Hi...new here...

iVillage Member
Registered: 04-02-2003
Hi...new here...
3
Sun, 05-11-2003 - 9:19pm
Well...I almost can't believe I'm here posting about this...I've never wanted to "play the victim" despite having been abused sexually as a child, but I know that it's been a very big part of my problems relating to my husband sexually and if I don't get over this we're going to end up divorced.

To put it short I was molested by a babysitter's 16 y/o son when I was about 6 but I'm not sure of many details having blocked things out for so long. Also I was abused by a classmate..I don't know..within a year of the first abuse...not sure on that either.

I've been married for 9 years and have just about shut down completely sexually. Most reasons I've dealt with including a near-affair on my part and my husband's affair three years ago, and I've taken steps to deal with the health problems that have contributed. Dealing with the abuse is pretty much the main thing blocking me...

how do I get past a very deeply ingrained feeling that if I'm not even remotely in the mood to not touch me? for anything? how do I get to be able to enjoy being held, touched without wanting to close up right away thinking all he wants is sex if he so much as puts his arm around me?

growing up in an emotionally distant family in which not only were we virtual strangers, I was hit often by my older brother, and as a rule we weren't physically demonstrative...that didn't help much for me to be able to be physically intimate with anyone...also I was 14 when my house was broken into and my mother raped and stabbed...

I hate being like this...

Avatar for opal45
iVillage Member
Registered: 04-15-2003
Mon, 05-12-2003 - 11:04am
It sounds like you've lead such an emotionally void life. I'm so sorry. I think that's what sets us up for abuse by predators like your babysitter's son. We're just open prey b/c we never received the nourishment of real love.

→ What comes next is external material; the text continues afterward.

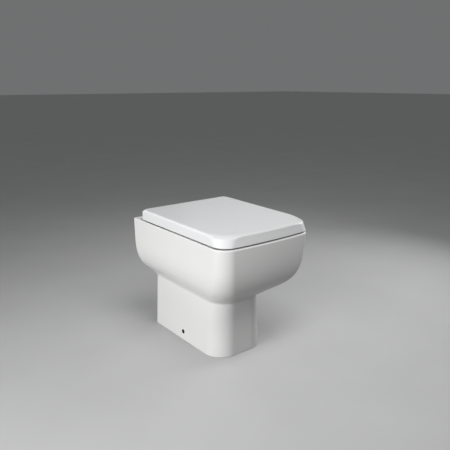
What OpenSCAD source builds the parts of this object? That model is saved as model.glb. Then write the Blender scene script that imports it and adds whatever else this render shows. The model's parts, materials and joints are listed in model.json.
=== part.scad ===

When you said "play the victim", man, I can remember this feeling so well. I spent years trying to rise above my abuse. I couldn't give into it, that's how you get victimized, right? By being weak and needy! Unfortunately, this strategy only continued my emotional isolation. I was like a walking zombie when it came to intimacy. It was and still is much easier for me to have sex with someone where the emotional bond is very shallow. Getting intimate with someone who God forbid cares for me, or at least says he does, turns me to stone.

I couldn't take living like this anymore so I knew it was time to "play the victim" and I had to seek *real* therapy. I had been in therapy on and off so many times in the past but I never addressed the issues head on. Going in this direction of really facing my past was such a hard decision given how much I resisted looking at those feelings over those years. However, I do believe it's the only way of cracking through this stuff. I'm 47 years old and recently divorced so I understand your fears. But I also have 3 children who were also living the emotional isolation from me that I got from my family. Oh, I hugged them more but I also knew the depth of love wasn't all the way there. I had to do this for them and for me. I felt determined to break this loveless cycle.

I doubt there's a person on this board who doesn't understand your desire to avoid those victim feelings. They SUCK! You might want to pick up a copy of "The Courage to Heal" by Ellen Bass and Laura Davis and/or "The Sexual Healing Journey" by Wendy Maltz. These books, especially the first, are wonderful books for survivors.

And FWIW, here's my take on being a victim vs. a survivor. I truly believe I can't be a THRIVER until I connect with being a victim, then purge those emotions that I've held within so long. And I've survived long enough, I want to THRIVE!

Good luck and many gentle hugs to you,

Gail

**gentle hugs**

iVillage Member
Registered: 04-02-2003
Mon, 05-12-2003 - 5:08pm
I don't know if I can do this...I've spent so long of my life trying to prove I was strong and could handle everything but the abuse came on the heels of my parents' divorce (with allegations that my dad molested me too, but I've never believed it)...and yeah, it was pretty emotionally dead growing up...

it's only been in the past couple years that I've begun to feel ok as a woman and wear my hair long and wear dresses and skirts (outside of church) but I still hide myself away especially behind being overweight.

I learned early on that being female meant trouble would come your way...having a very feminist "men are crud" mother didn't help although I realize now most of that is from her own reactions to her own abuses....

it certainly was easier to be intimate with my husband before we were married...

iVillage Member
Registered: 03-21-2003
Mon, 05-12-2003 - 7:25pm
I think Opal has given you great advice about seeking therapy for your sex-related issues. I also second her recommendation for the books she mentioned. (I picked up cheap copies of both on half.com!)

I relate to what you shared about your weight issues. I have been a compulsive overeater since the summer after ninth grade. I am finding lots of healing in overeaters anonymous. They have a great website http://www.overeatersanonymous.org in case you're interested in checking it out. I have found that about half the people I've met in OA have sexual abuse histories.

Please keep coming back. The decision to heal is a huge commitment--but you're worth it. Recovery is hard, but the payoff is completely worth whatever pain it takes to get there.